Are We Ready To Forgive Justin Bieber?
Like Miley, Biebs seemed to go from universally loathed to beloved overnight. How is this even possible?
There is nothing easier in the world than hating Justin Bieber. For so long, he has been the prototypical example of child-star gone bad. I mean, look at him! Those horrible tattoos, the smug face, the ever-changing K-pop icon haircuts – the list goes on. Bieber hasn't done much to charm anyone (other than teen girls) anyway: from back talking court officials, to neglecting his pet monkey, to peeing in public – I could keep going. Is redemption even possible for someone so loathsome?
If a few recent happenings in the pop culture zeitgeist are any indication, it's looking like the tides are turning for the petulant pipsqueak. His latest mega-popular jam, alongside fellow bro heroes Diplo and Skrillex could have easily become a frat-boy power-anthem – created by a veritable trinity of insufferable and inexplicably popular white dudes. Instead the song is a shockingly avant-garde dance track: impossibly ear-wormy and full of heart.
The track even got investigated by the New York Times, who seemed to be taking it, and its creators, rather seriously. Whether this speaks to the NYT's out-of-touch-ness is a question for another time.
While “Where Are U Now” continues to climb charts (despite being months old at this point), Bieber's public appearances have changed tone too. His attempt at seeming more personable have pretty much always failed in the past. Comedian Hannibal Burress compared Bieber to filth during his Comedy Central roast a year ago. "They say that you roast the ones you love, but I don't like you at all, man. I'm just here because it's a real good opportunity for me," Buress said in a segment so harsh it ended up being edited out. "Actually you should thank me for participating in this extremely transparent attempt to be more likable in the public eye,” he continued. “And I hope it doesn't work."

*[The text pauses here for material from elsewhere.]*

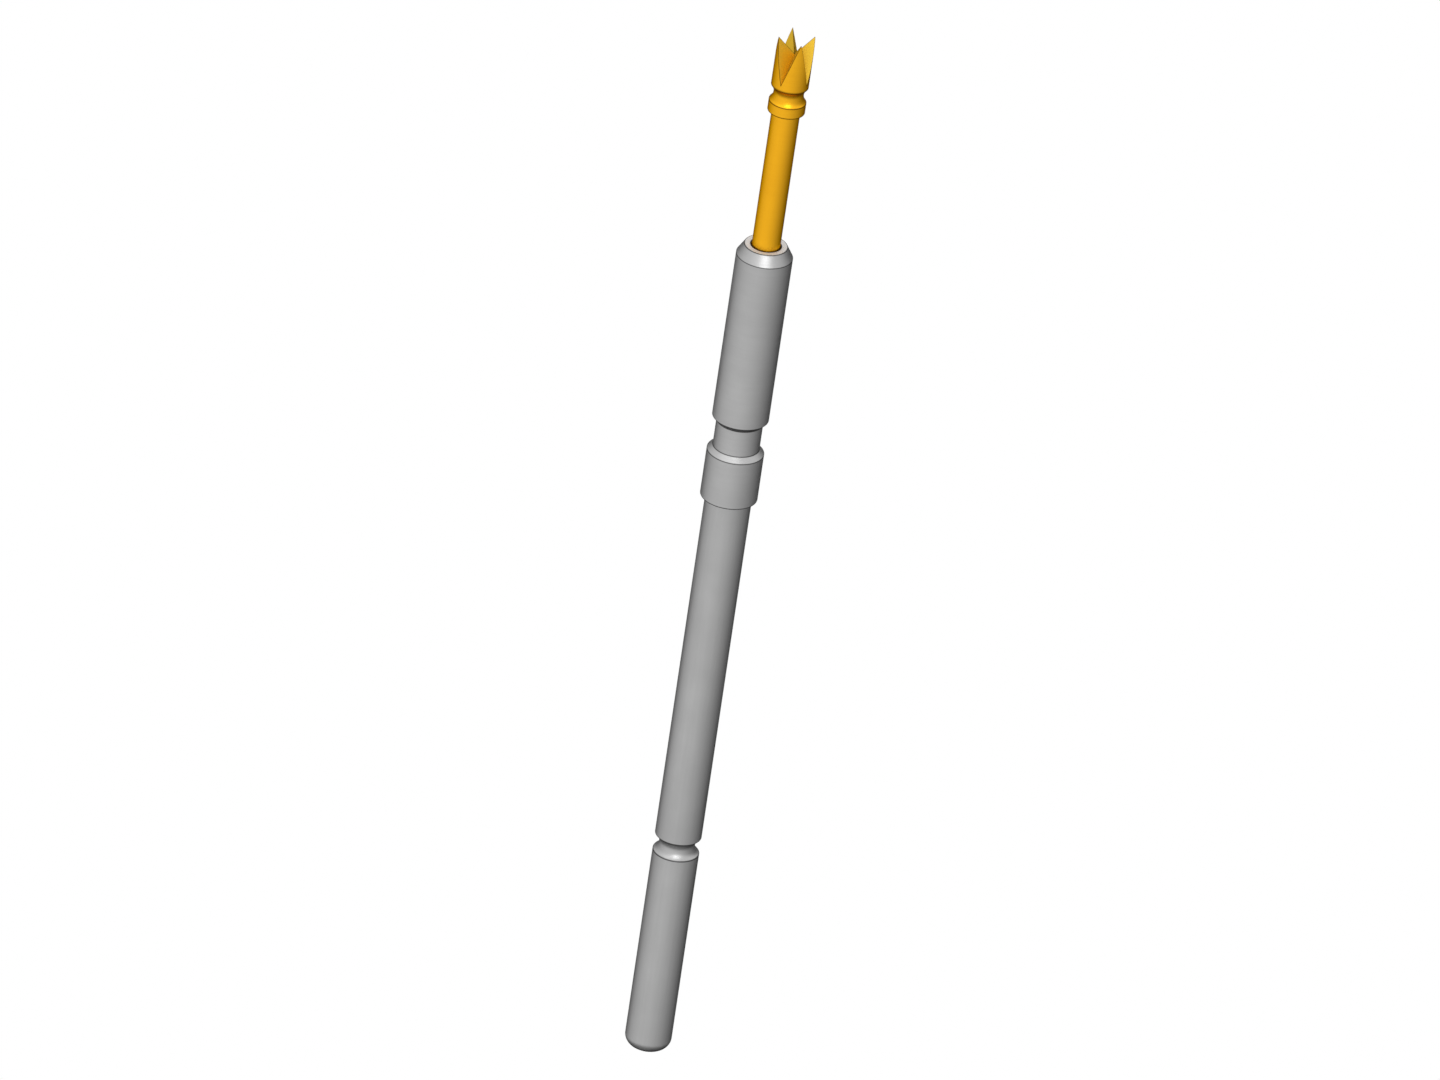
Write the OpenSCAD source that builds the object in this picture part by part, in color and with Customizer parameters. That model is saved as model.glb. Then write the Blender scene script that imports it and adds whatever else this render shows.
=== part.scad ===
// Spring-loaded contact pin for a 2.54 mm test grid, at real size in millimetres.
// A plunger with a crown of sharp points slides in a one-piece barrel.
// A coil spring and a small ball push it back out against the barrel's lip.
// Origin: centre of the press collar's lower shoulder. +Z points to the crown.

/* [Barrel] */
// Outer diameter of the plain tube, of the neck and of the tail
tube_d = 1.36; // [1.30:0.01:1.42]
// Outer diameter of the press collar
collar_d = 1.67; // [1.62:0.01:1.82]
// Outer diameter of the guide sleeve round the mouth
sleeve_d = 1.65; // [1.60:0.01:1.80]
// Inner diameter of the barrel
bore_d = 1.08; // [1.06:0.01:1.12]
// Height of the collar's straight wall
collar_h = 1.51; // [1.20:0.01:2.00]
// Distance between the straight walls of the collar and the sleeve
neck_h = 1.13; // [0.80:0.01:1.60]
// Height of the sleeve's straight wall
sleeve_h = 5.35; // [5.00:0.01:6.00]
// Height of the chamfer round the mouth
mouth_h = 0.33; // [0.20:0.01:0.50]
// Outer diameter of the flat face round the mouth
mouth_d = 1.26; // [1.15:0.01:1.40]
// Thickness of the rolled-in lip that keeps the plunger in
lip_h = 0.35; // [0.25:0.01:0.50]
// Length of the plain tube, from the shoulder to the rolled groove
tube_len = 11.29; // [10.00:0.01:14.00]
// Width of the rolled groove
roll_w = 0.54; // [0.44:0.01:0.60]
// Depth of the rolled groove
roll_depth = 0.155; // [0.120:0.005:0.160]
// Length of the closed tail below the rolled groove
tail_len = 6.53; // [4.00:0.01:9.00]
// Corner radius of the closed end
end_r = 0.35; // [0.25:0.01:0.45]

/* [Plunger] */
// Diameter of the shaft
shaft_d = 0.83; // [0.78:0.01:0.86]
// Travel from rest until the band under the crown nearly meets the mouth
stroke = 4.4; // [3.0:0.1:4.6]
// Diameter of the crown and of the band under it
crown_d = 1.09; // [1.00:0.01:1.30]
// Number of points on the crown
points = 4; // [3:1:8]
// Height of the points above the outer ends of the notches
point_h = 1.43; // [1.00:0.01:1.60]
// Height of the points above the middle of the crown
point_rise = 0.58; // [0.30:0.01:0.80]
// Height of the wall between the notches and the crown's lower rim
crown_foot_h = 0.19; // [0.10:0.01:0.60]
// Width of the round groove under the crown
crown_groove_w = 0.50; // [0.30:0.01:0.70]
// Depth of the round groove under the crown
crown_groove_depth = 0.105; // [0.050:0.005:0.150]
// Height of the band
band_h = 0.34; // [0.20:0.01:0.60]
// Diameter of the guide piston inside the barrel
piston_d = 1.04; // [1.00:0.01:1.04]
// Length of the guide piston on its axis
piston_len = 2.55; // [1.80:0.05:3.00]
// Angle of the slanted end that leans the plunger on the bore for contact
bias_angle = 20; // [5:1:25]

/* [Spring and ball] */
// Diameter of the ball between the spring and the slanted end
ball_d = 0.90; // [0.84:0.01:0.96]
// Diameter of the spring wire
wire_d = 0.16; // [0.12:0.01:0.17]
// Mean diameter of the coil
coil_d = 0.86; // [0.82:0.01:0.88]
// Number of turns that give way
active_turns = 34; // [20:1:36]
// Number of closed turns at each end
closed_turns = 2; // [1:1:3]

/* [Hidden] */
$fn = 96;

running_gap = 0.02;     // radial play of the shaft in the lip
seat_gap = 0.01;        // play between pieces that only press on each other
overcut = 0.05;         // how far a cutter runs past the face that it opens
wire_sides = 6;         // faces round the spring wire
turn_steps = 12;        // steps in one turn of the spring

tube_r = tube_d / 2;
collar_r = collar_d / 2;
sleeve_r = sleeve_d / 2;
bore_r = bore_d / 2;
wall = tube_r - bore_r;

// Heights on the barrel, from the collar's shoulder at 0
sleeve_z = collar_h + neck_h;
mouth_z = sleeve_z + sleeve_h + mouth_h;
lip_z = mouth_z - lip_h;
roll_z = -tube_len - roll_w / 2;
tail_z = -tube_len - roll_w - tail_len;
lip_r = shaft_d / 2 + running_gap;

// Circular arcs of the two grooves, with their centres outside the metal
function arc_radius(width, depth) = (width * width / 4 + depth * depth) / (2 * depth);
roll_arc_r = arc_radius(roll_w, roll_depth);
roll_arc_x = tube_r - roll_depth + roll_arc_r;
crown_arc_r = arc_radius(crown_groove_w, crown_groove_depth);

// Heights on the plunger at rest
shaft_r = shaft_d / 2;
crown_r = crown_d / 2;
piston_r = piston_d / 2;
piston_z = lip_z - seat_gap;
bias_z = piston_z - piston_len;
band_z = mouth_z + stroke + 3 * seat_gap;
crown_z = band_z + band_h + crown_groove_w;
tip_z = crown_z + crown_foot_h + point_h;
centre_z = tip_z - point_rise;

// Tilted V cuts: each runs down from the middle of the crown to the rim
notch_fall = atan((point_h - point_rise) / crown_r);
half_step = 180 / points;
notch_up = crown_r * cos(half_step) * sin(notch_fall) + point_rise * cos(notch_fall);
notch_half_angle = atan(crown_r * sin(half_step) / notch_up);
notch_reach = 2 * crown_d;

// The ball hangs under the slanted end, and the spring's ends seat on the ball and the bead
ball_r = ball_d / 2;
ball_z = bias_z - (ball_r + seat_gap) / cos(bias_angle);
wire_r = wire_d / 2;
coil_r = coil_d / 2;
chord_r = coil_r * cos(180 / turn_steps);
coil_top_z = ball_z - drop(ball_r + wire_r + seat_gap, chord_r);
coil_low_z = roll_z + drop(roll_arc_r + wall + wire_r + seat_gap, roll_arc_x - coil_r);
closed_pitch = wire_d + seat_gap;
closed_rise = closed_pitch * closed_turns;
turns = active_turns + 2 * closed_turns;
active_pitch = (coil_top_z - coil_low_z - 2 * closed_rise) / active_turns;

// Rise between two centres that are dist apart and side apart sideways
function drop(dist, side) = sqrt(dist * dist - side * side);

// Height of the wire's centre after so many turns from the lower end
function coil_z(turn) =
    let (active = min(max(turn - closed_turns, 0), active_turns))
    coil_low_z + closed_pitch * (turn - active) + active_pitch * active;

// One ring of points round the wire
function wire_ring(turn) = [
    for (side = [0 : wire_sides - 1])
        let (round = 360 * side / wire_sides, reach = coil_r + wire_r * cos(round))
        [reach * cos(360 * turn), reach * sin(360 * turn), coil_z(turn) + wire_r * sin(round)]
];

// Half section of a rod's lower end with a rounded corner
module rounded_foot(r, z, corner) {
    intersection() {
        translate([0, z]) square([r, corner]);
        union() {
            translate([0, z]) square([r - corner, corner]);
            translate([r - corner, z + corner]) circle(corner);
        }
    }
}

// Half section of the barrel's outside
module barrel_outside() {
    rounded_foot(tube_r, tail_z, end_r);
    difference() {
        polygon([
            [0, tail_z + end_r],
            [tube_r, tail_z + end_r],
            [tube_r, 0],
            [collar_r, 0],
            [collar_r, collar_h],
            [tube_r, collar_h + collar_r - tube_r],
            [tube_r, sleeve_z - sleeve_r + tube_r],
            [sleeve_r, sleeve_z],
            [sleeve_r, sleeve_z + sleeve_h],
            [mouth_d / 2, mouth_z],
            [0, mouth_z]
        ]);
        translate([roll_arc_x, roll_z]) circle(roll_arc_r);
    }
}

// Half section of the room inside, narrowed by the rolled groove's bead and by the lip
module barrel_inside() {
    inner_corner = end_r - wall;
    difference() {
        union() {
            rounded_foot(bore_r, tail_z + wall, inner_corner);
            polygon([
                [0, tail_z + end_r],
                [bore_r, tail_z + end_r],
                [bore_r, lip_z - bore_r + lip_r],
                [lip_r, lip_z],
                [lip_r, mouth_z + overcut],
                [0, mouth_z + overcut]
            ]);
        }
        translate([roll_arc_x, roll_z]) circle(roll_arc_r + wall);
    }
}

// Barrel, drawn and turned in one piece: sleeve, neck, press collar, tube and closed tail
module barrel() {
    color("#a3a3a3")
    rotate_extrude()
    difference() {
        barrel_outside();
        barrel_inside();
    }
}

// Half section of the plunger before its crown is notched
module plunger_blank() {
    difference() {
        polygon([
            [0, bias_z - piston_r],
            [piston_r, bias_z - piston_r],
            [piston_r, piston_z - piston_r + shaft_r],
            [shaft_r, piston_z],
            [shaft_r, band_z],
            [crown_r, band_z],
            [crown_r, tip_z + overcut],
            [0, tip_z + overcut]
        ]);
        translate([crown_r - crown_groove_depth + crown_arc_r, crown_z - crown_groove_w / 2])
            circle(crown_arc_r);
    }
}

// V cutter whose bottom edge falls from the middle of the crown towards +X
module notch_cutter() {
    half_width = notch_reach * tan(notch_half_angle);
    translate([0, 0, centre_z])
    rotate([0, notch_fall, 0])
    rotate([90, 0, 90])
    linear_extrude(height = 2 * notch_reach, center = true)
        polygon([[0, 0], [half_width, notch_reach], [-half_width, notch_reach]]);
}

// Everything below the slanted end
module bias_cutter() {
    translate([0, 0, bias_z])
    rotate([0, bias_angle, 0])
    translate([-piston_d, -piston_d, -2 * piston_d])
        cube(2 * piston_d);
}

// Plunger, turned in one piece: crown, groove, band, shaft and guide piston
module plunger() {
    color("#dca11e")
    difference() {
        rotate_extrude() plunger_blank();
        for (i = [0 : points - 1])
            rotate([0, 0, (2 * i + 1) * half_step]) notch_cutter();
        bias_cutter();
    }
}

// Ball between the spring and the plunger
module bias_ball() {
    color("#c8c8c8")
    translate([0, 0, ball_z]) sphere(ball_r);
}

// Helical compression spring with closed ends, as it stands in the barrel at rest
module spring() {
    rings = turns * turn_steps;
    ring_points = [for (step = [0 : rings]) each wire_ring(step / turn_steps)];
    side_faces = [
        for (step = [0 : rings - 1], side = [0 : wire_sides - 1])
            let (a = step * wire_sides + side, b = step * wire_sides + (side + 1) % wire_sides)
            [a, a + wire_sides, b + wire_sides, b]
    ];
    low_end = [for (side = [0 : wire_sides - 1]) side];
    high_end = [for (side = [wire_sides - 1 : -1 : 0]) rings * wire_sides + side];
    color("#9a9a96")
    polyhedron(ring_points, concat(side_faces, [low_end, high_end]));
}

barrel();
plunger();
bias_ball();
spring();
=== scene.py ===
"""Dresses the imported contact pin: turned bodies, fine edges, plated finishes and a pale studio.

Meshes are made in millimetres and brought to metres once, when a piece is finished.
Heights count from the press collar's shoulder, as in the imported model.
"""

import logging
import math
from dataclasses import dataclass, field
from enum import Enum

import bpy
from bpy.types import ID, Material, Mesh, Node, NodeOutputs, NodeSocket, NodeTree, Object
from mathutils import Matrix, Vector


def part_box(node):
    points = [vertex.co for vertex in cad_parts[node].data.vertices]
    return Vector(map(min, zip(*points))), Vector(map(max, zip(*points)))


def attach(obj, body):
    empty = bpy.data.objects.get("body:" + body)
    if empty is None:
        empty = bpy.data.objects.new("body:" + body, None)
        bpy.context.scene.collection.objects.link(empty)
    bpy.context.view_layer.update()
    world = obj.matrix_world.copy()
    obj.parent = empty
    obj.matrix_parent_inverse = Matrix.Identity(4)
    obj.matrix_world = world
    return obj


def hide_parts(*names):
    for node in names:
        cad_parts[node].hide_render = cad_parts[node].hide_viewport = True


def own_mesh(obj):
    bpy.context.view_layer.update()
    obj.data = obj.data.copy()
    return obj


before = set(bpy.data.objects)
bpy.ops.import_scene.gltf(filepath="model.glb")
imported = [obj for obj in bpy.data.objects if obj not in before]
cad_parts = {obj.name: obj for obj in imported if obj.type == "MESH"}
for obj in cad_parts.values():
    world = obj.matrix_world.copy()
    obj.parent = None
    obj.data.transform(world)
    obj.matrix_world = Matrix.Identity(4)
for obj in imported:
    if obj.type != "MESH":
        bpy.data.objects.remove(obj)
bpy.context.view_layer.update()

MM = 0.001
SAME_PLACE = 1e-4  # vertices that are closer than this, in millimetres, are one
SHARP_ANGLE = math.radians(50)  # faces that meet at more than this have a crisp edge between them
LEVEL = 0.98  # faces whose normal's height is over this are level
TURNED_FROM = -0.02  # height in millimetres over which the barrel is turned, and not only drawn
NOISE_RANGE = (0.3, 0.7)  # nearly all values of a noise pattern lie between these
# Face attribute that is 1 where a second tool cut, on the mouth's end face and the crown's flanks:
# duller, and with painted light in their colour
SECOND_CUT_AND_PAINTED_LIGHT = "second_cut"
# Broken edges are darkened, partly as worn plating and partly as a painted shade line
WORN_AND_SHADED = "worn"  # attribute that is 1 along broken edges
MATH = "ShaderNodeMath"

log = logging.getLogger("contact_pin")


# ---------------------------------------------------------------- shared helpers


def linear(code: str) -> tuple[float, float, float, float]:
    """Turns an sRGB hex colour into a linear one.

    Args:
        code: six hex digits after a hash, such as "#a9a9a9".

    Returns:
        Red, green, blue, and an alpha of 1.
    """
    parts = [int(code[i : i + 2], 16) / 255 for i in (1, 3, 5)]
    red, green, blue = (p / 12.92 if p <= 0.04045 else ((p + 0.055) / 1.055) ** 2.4 for p in parts)
    return red, green, blue, 1.0


def add_node(tree: NodeTree, kind: str, sockets: dict | tuple = (), **settings) -> Node:
    """Adds a node with its settings, values and links.

    Args:
        tree: the node tree that gets the node.
        kind: Blender's name for the node's type.
        sockets: for each input, by its name or in order, a value, the socket that feeds it, a
            node that feeds it with its first output, or a list of such feeds.
        **settings: the node's own properties.

    Returns:
        The new node.
    """
    node = tree.nodes.new(kind)
    for name, value in settings.items():
        setattr(node, name, value)
    for key, value in sockets.items() if isinstance(sockets, dict) else enumerate(sockets):
        for feed in value if isinstance(value, list) else [value]:
            if isinstance(feed, Node):
                feed = feed.outputs[0]
            if isinstance(feed, NodeSocket):
                tree.links.new(feed, node.inputs[key])
            else:
                node.inputs[key].default_value = feed
    return node


def new_tree(
    name: str,
    inputs: dict[str, str],
    output: tuple[str, str] = ("Geometry", "Geometry"),
    kind: str = "GeometryNodeTree",
) -> tuple[NodeTree, NodeOutputs]:
    """Starts a node tree with named sockets.

    Args:
        name: the tree's name.
        inputs: the type of each input, by its name.
        output: the output's name and type.
        kind: Blender's name for the tree's type.

    Returns:
        The tree, and the outputs of its group input node.
    """
    tree = bpy.data.node_groups.new(name, kind)
    for in_out, sockets in (("INPUT", inputs.items()), ("OUTPUT", [output])):
        for socket, socket_type in sockets:
            tree.interface.new_socket(
                name=socket, in_out=in_out, socket_type="NodeSocket" + socket_type
            )
    return tree, add_node(tree, "NodeGroupInput").outputs


def shader_tree(owner: ID) -> NodeTree:
    """Gives a new material or world an empty node tree.

    Args:
        owner: the material or the world.

    Returns:
        The tree.
    """
    owner.use_nodes = True
    owner.node_tree.nodes.clear()
    return owner.node_tree


def new_object(name: str, data: ID) -> Object:
    """Makes an object and puts it in the scene.

    Args:
        name: the object's name.
        data: its mesh, lamp or camera.

    Returns:
        The object.
    """
    made = bpy.data.objects.new(name, data)
    bpy.context.scene.collection.objects.link(made)
    return made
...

But a recent interview with Jimmy Fallon has the Biebs showing some real vulnerability:
Reflecting on his weirdly tearful VMA performance, which many assumed was entirely faked, Bieber had this to say: “It was just so overwhelming for me, everything, just the performance. I missed some cues so I was a little disappointed at that, and just everyone ... just their support. I was honestly—let me breathe for a second—I just wasn’t expecting them to support me in the way they did. Last time I was at an awards show, I was booed.” Whether or not this was a highly media-coached exchange (it probably was) hardly matters. Bieber is being forced to recognize his past errors, recognize his current mistakes, and is actually moving forward anyway. Nothing could possibly be more endearing.
But do a few cute moments mean we're ready to forgive Bieber? Will we continue to condemn him anyway? Is it a crime to punish someone so unlovable anyway? Bieber will have to work hard to maintain the recent good-will he's acquired, but he might be on the up-and-up after all.